The genius of LIFE photographer Gjon Mili; this and roughly 2,000,000 other LIFE archive images now available for free viewing thanks to a new partnership between Google and LIFE.com
RU ready for this? In just under a month (8-11 January 2009) Philadelphia will host the 140th Annual Meeting of the American Philological Association (APA). For the 110th time, the meeting will be held jointly with that of the Archaeological Institute of America (AIA).
The Philadelphia Marriott Downtown Hotel (1201 Market Street) is the headquarters hotel for the joint conferences. Pretty much everything takes place there: the Convention Registration, the exhibits, all AIA and APA paper sessions, the Placement Service, all placement interviews, and most committee meetings, special events, and receptions.
As always, Rutgers Classics will be fully in the house. All of our teaching faculty (Emily Allen, Corey Brennan, Serena Connolly, Thomas Figueira, Matt Fox, Leah Kronenberg, Tim Power) plus most of our graduate students and also some undergraduates are slated to attend. Here’s a punchlist of presentations by faculty, students and alumni/ae at the APA sessions (AIA listings to follow):
THURSDAY 8 JANUARY
8:00 P.M. – 10:00 P.M SECTION 1 The Veterans’ Story: Interviewers on Interviewing
Paper #4. Lawrence Kowerski (Rutgers Classics PhD 2003, now associate professor, Hunter College). “The Insider: Going from Visiting to Tenure-Track Positions”
More from Gjon Mili and the LIFE archives; about the best photo of CIL VI 11595=34044 that one is likely to see
FRIDAY 9 JANUARY
8:30 A.M. – 11:00 A.M. SECTION 2 Greek Law
Paper #1. David Mirhady (Rutgers Classics PhD 1992, now associate professor, Simon Fraser University). “Democratic Rituals: Jury Selection in Athens”
1:30 P.M. – 4:00 P.M. SECTION 18 New Approaches to the Political & Military History of the Greek, Roman, and Late Roman Worlds. Sponsored by the APA Committee on Ancient History
Paper #1. Thomas J. Figueira (Rutgers Classics Professor II) “Recent Studies on the Structure and Institutions of the Greek polis”
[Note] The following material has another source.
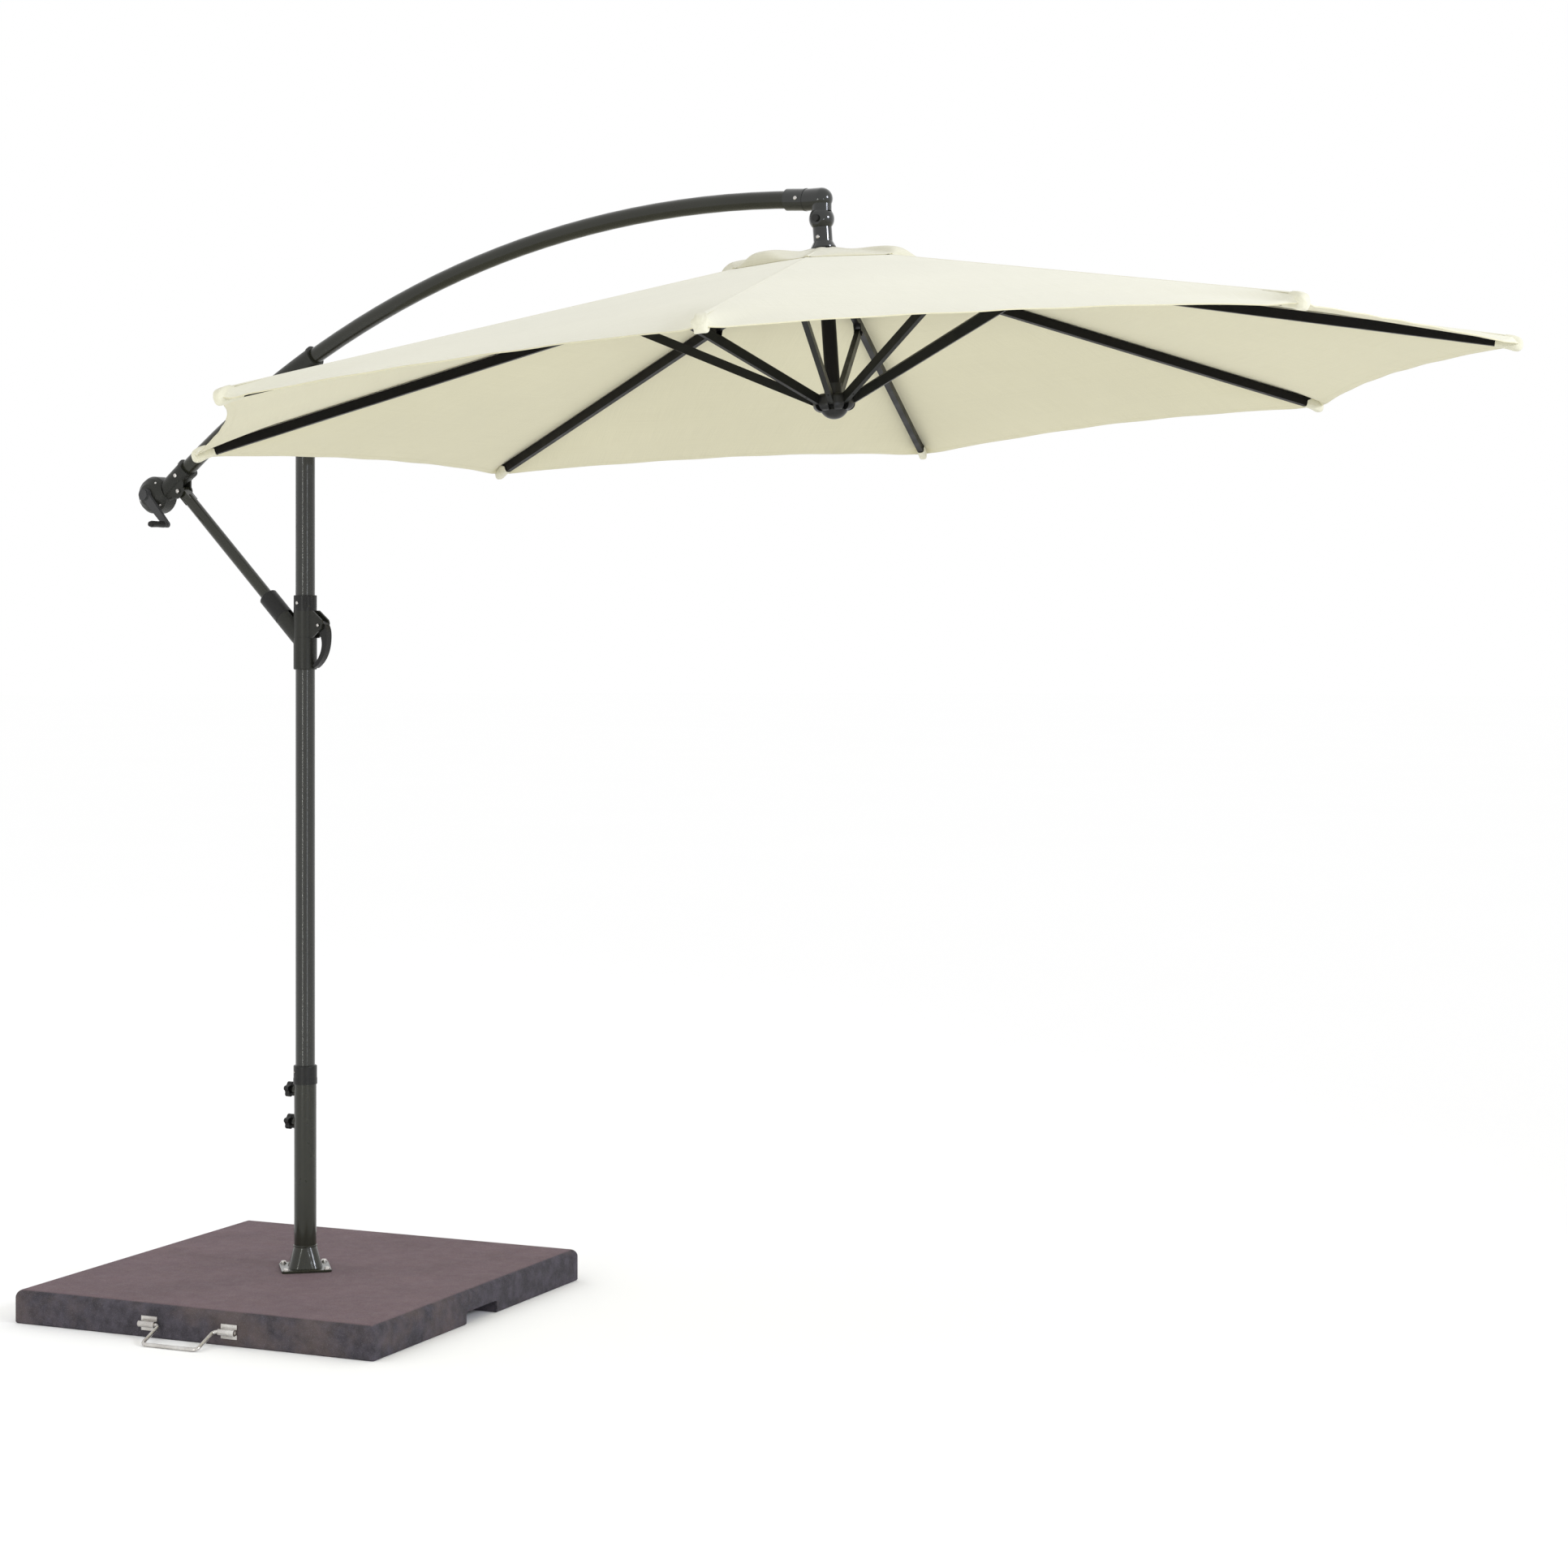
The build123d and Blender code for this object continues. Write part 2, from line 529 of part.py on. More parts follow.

Respondent to Papers #3 (M.T. Boatwright) and #4 (N. Rosenstein). T. Corey Brennan (Rutgers Classics associate professor)
Through the first half of 1966 LIFE published a multi-part photo spread on ancient Roman culture; the Gjon Mili photos seen here were meant for the 4 March and 3 June issues.
SATURDAY 10 JANUARY
1:30 P.M. – 4:00 P.M. SECTION 38 The Etruscan Objects Speak: New Linguistic and Socio-Historical Approaches to Etruscan Epigraphy. Joint APA/AIA Session.
Paper #5. Gary Farney (Rutgers-Newark associate professor of History). “Lucumo to Lucius: Etruscans with Both Etruscan and Latin Names on Bilingual Inscriptions from Etruria”
1:30 P.M. – 4:00 P.M. SECTION 40 The Vergilian Tradition. Sponsored by the Vergilian Society.
Paper #2. Karen Klaiber Hersch (Rutgers Classics PhD 2002, now assistant professor, Temple University). “An Unknown Epithalamic Link? Apollonius, Vergil, and Statius”
Funerary relief from sarcophagus at Rome, photographed by Mili in 1965; a glimpse of the breadth of the LIFE archive holdings in Roman culture can be seen here
SUNDAY 11 JANUARY
11:30 A.M. – 1:30 P.M. SECTION 49 Thucydides.
Paper #4. Sean Jensen (Rutgers Classics graduate student/Member, American School of Classical Studies at Athens) . “The Milesian Sub-Hegemony”
11:30 A.M. – 1:30 P.M. SECTION 50 Roman Religion
Paper #2. Benjamin Hicks (Rutgers Classics graduate student). “Evocatio Imagery in Tacitus’ Histories 4.83-84 ”
1:45 P.M. – 4:15 P.M. SECTION 58 The Soul and Its Afterlife. Sponsored by the International Society for Neoplatonic Studies.
John Finamore (Rutgers Classics PhD 1983, now Professor and Chair, Iowa). Co-organizer.
[You didn’t mention that there will be an off-premises Rutgers party-Ed.]
Genius of a different sort: Pat’s Steaks at 9th and Wharton in South Philly, seen via Google Maps Street View.